Es gibt leider ein Problem, welches besonders, aber nicht allein Ältere oberhalb der 50 Jahre betrifft: Durch Steigerungen kann man sich sehr schnell Muskelverletzungen in der hinteren Oberschenkel-Muskulatur zuziehen!
Darum kann ich Dich nur bitten: Taste Dich langsam an die Sprintgeschwindigkeit heran und "keule" nicht gleich beim ersten Steigerungsversuch los wie ein gedopter US-Sprinter. Besonders wichtig ist so eine Maßnahme, wenn Dein Holger Meier neben Dir läuft. Beschleunige immer gleichmäßig und bleibe locker. Nicht am Ende alle Muskeln mit aller Kraft einsetzen. Wichtiger ist der lange Schritt über die gesamte Steigerung hinweg (auch verletzungsgefährdent!!).

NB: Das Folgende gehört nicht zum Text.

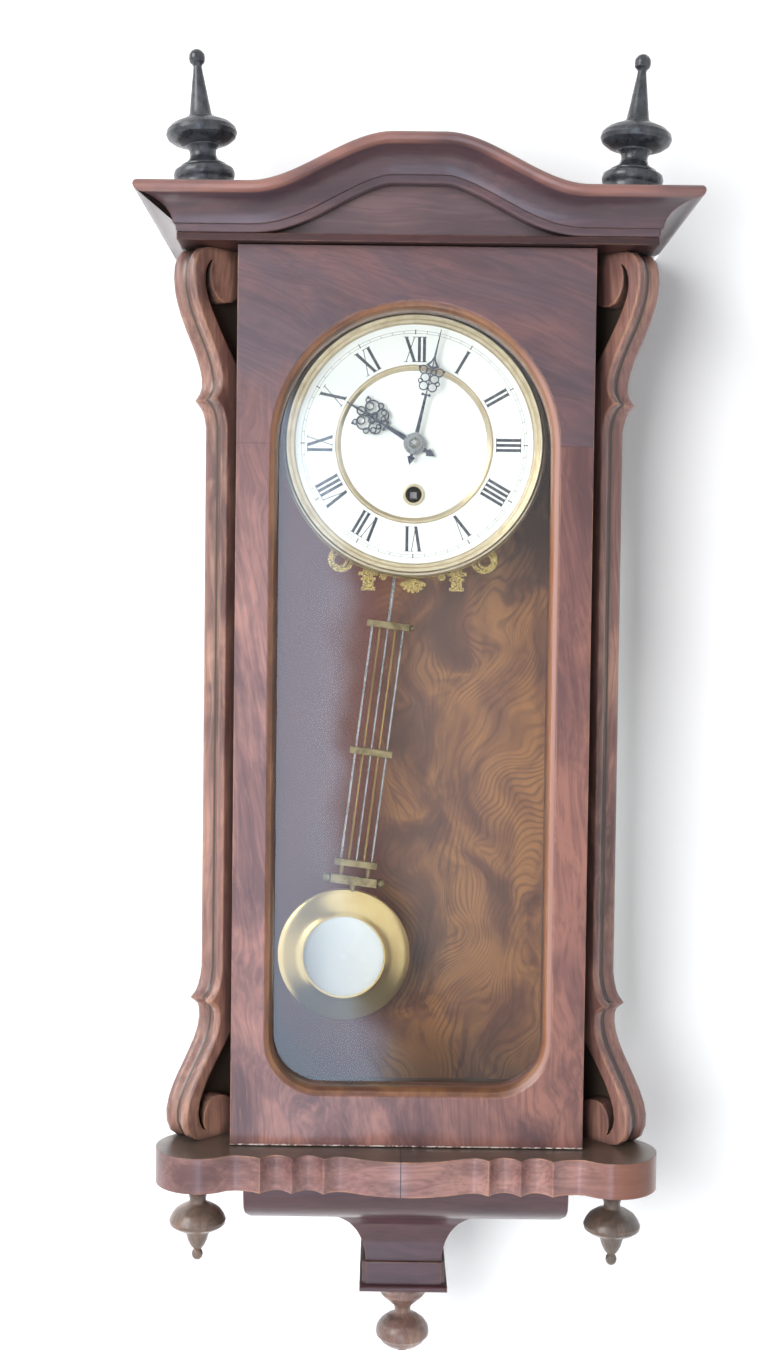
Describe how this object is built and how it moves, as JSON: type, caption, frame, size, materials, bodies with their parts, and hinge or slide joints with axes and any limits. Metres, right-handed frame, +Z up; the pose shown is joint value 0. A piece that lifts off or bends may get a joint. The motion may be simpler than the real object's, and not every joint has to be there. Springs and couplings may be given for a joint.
{
  "type": "wall regulator clock",
  "caption": "Tall wooden wall clock with an arched cornice, glazed swing door, scroll side brackets, enamel dial, going train and a swinging gridiron pendulum.",
  "frame": {"origin": "centre of the hanging hole in the plate at the back of the case, on the wall plane", "axes": "+X to the right as seen from the front, +Y into the wall, +Z up; the wall is the plane y = 0 and the clock is on its -y side"},
  "size_m": [0.3424, 0.2027, 0.846],
  "materials": {
    "walnut": "polished, worn",
    "black_wood": "ebonised, polished",
    "turned_wood": "polished, worn",
    "glass": "clear",
    "steel": "polished",
    "brass": "lacquered",
    "enamel": "white vitreous enamel",
    "blued_steel": "blued"
  },
  "bodies": {
    "case": {"back_board": "walnut", "hanger_plate": "steel", "hanger_screws": "steel", "side_frame_left": "walnut", "side_frame_right": "walnut", "side_glass_left": "glass", "side_glass_right": "glass", "top_board": "walnut", "frieze_panel": "walnut", "cornice_front": "walnut", "cornice_left": "walnut", "cornice_right": "walnut", "finial_left": "black_wood", "finial_right": "black_wood", "bracket_left": "walnut", "bracket_right": "walnut", "base_plinth": "walnut", "drop_left": "turned_wood", "drop_right": "turned_wood", "tail_block": "walnut", "tail_plate": "walnut", "tail_finial": "turned_wood", "hinge_pins": "steel", "movement_bracket": "steel", "front_plate": "brass", "back_plate": "brass", "pillars": "brass", "plate_nuts": "steel", "dial_plate": "brass", "dial_ring": "enamel", "dial_centre": "enamel", "dial_inner_ring": "brass", "dial_bezel": "brass", "winding_bush": "brass", "dial_ornament": "brass", "click_spring": "steel", "back_cock": "brass", "suspension_spring": "steel"},
    "door": {"door_frame": "walnut", "door_glass": "glass", "glazing_beads": "walnut", "catch_stud": "brass"},
    "minute works": {"minute_hand": "blued_steel", "hand_nut": "brass", "cannon_pinion": "steel", "centre_wheel": "brass"},
    "hour works": {"hour_hand": "blued_steel", "hour_wheel": "brass"},
    "minute wheel": {"minute_wheel": "brass"},
    "third wheel": {"third_wheel": "brass"},
    "escape wheel": {"escape_wheel": "brass"},
    "spring barrel": {"barrel": "brass"},
    "winding arbor": {"winding_arbor": "steel"},
    "click": {"click": "steel"},
    "anchor": {"anchor": "steel"},
    "pendulum": {"pendulum_steel_rods": "steel", "pendulum_brass_rods": "brass", "pendulum_crossbars": "brass", "bob_shell": "brass", "bob_face": "enamel"}
  },
  "joints": [
    {"name": "door_swing", "type": "hinge", "parent": "case", "child": "door", "pos_m": [0.1075, -0.167, -0.263], "axis": [0, 0, 1], "range_deg": [0, 100]},
    {"name": "minute_hand_turn", "type": "hinge", "parent": "case", "child": "minute works", "pos_m": [0, -0.12, -0.1009], "axis": [0, 1, 0], "continuous": true},
    {"name": "hour_hand_turn", "type": "hinge", "parent": "case", "child": "hour works", "pos_m": [0, -0.13, -0.1009], "axis": [0, 1, 0], "continuous": true},
    {"name": "minute_wheel_turn", "type": "hinge", "parent": "case", "child": "minute wheel", "pos_m": [-0.01353, -0.128, -0.10583], "axis": [0, 1, 0], "continuous": true},
    {"name": "barrel_turn", "type": "hinge", "parent": "case", "child": "spring barrel", "pos_m": [0, -0.1, -0.1329], "axis": [0, 1, 0], "continuous": true},
    {"name": "third_wheel_turn", "type": "hinge", "parent": "case", "child": "third wheel", "pos_m": [-0.00774, -0.1, -0.08246], "axis": [0, 1, 0], "continuous": true},
    {"name": "escape_wheel_turn", "type": "hinge", "parent": "case", "child": "escape wheel", "pos_m": [0.01093, -0.09, -0.08188], "axis": [0, 1, 0], "continuous": true},
    {"name": "winding_arbor_turn", "type": "hinge", "parent": "case", "child": "winding arbor", "pos_m": [0, -0.12, -0.1329], "axis": [0, 1, 0], "continuous": true},
    {"name": "click_lift", "type": "hinge", "parent": "case", "child": "click", "pos_m": [-0.0155, -0.125, -0.12165], "axis": [0, -1, 0], "range_deg": [0, 8], "stiffness_Nm_per_rad": 0.002, "springref_deg": -5.73},
    {"name": "pendulum_swing", "type": "hinge", "parent": "case", "child": "pendulum", "pos_m": [0, -0.061, -0.0949], "axis": [0, -1, 0], "range_deg": [-0.5, 14.5], "deforming": ["suspension_spring"]},
    {"name": "anchor_rock", "type": "hinge", "parent": "case", "child": "anchor", "pos_m": [0, -0.078, -0.0949], "axis": [0, -1, 0], "range_deg": [-0.5, 14.5]}
  ],
  "couplings": [
    {"joint": "hour_hand_turn", "follows": "minute_hand_turn", "ratio": 0.083333},
    {"joint": "minute_wheel_turn", "follows": "minute_hand_turn", "ratio": -0.33333},
    {"joint": "barrel_turn", "follows": "minute_hand_turn", "ratio": -0.15},
    {"joint": "third_wheel_turn", "follows": "minute_hand_turn", "ratio": -9},
    {"joint": "escape_wheel_turn", "follows": "minute_hand_turn", "ratio": 84.375},
    {"joint": "anchor_rock", "follows": "pendulum_swing", "ratio": 1}
  ]
}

Regel: Nimm erst die Kniee hoch, bevor Du den Schritt verlängerst!
Von diesen Steigerungen solltest Du zweimal in der Woche jeweils 5 Stück machen. Du wirst spüren, wenn es wieder los geht, dass Du deutlich lockerer als sonst bist. Die Muskulatur "spielt" ihr Lied präziser und Du benötigst weniger Energie in allen Tempobereichen.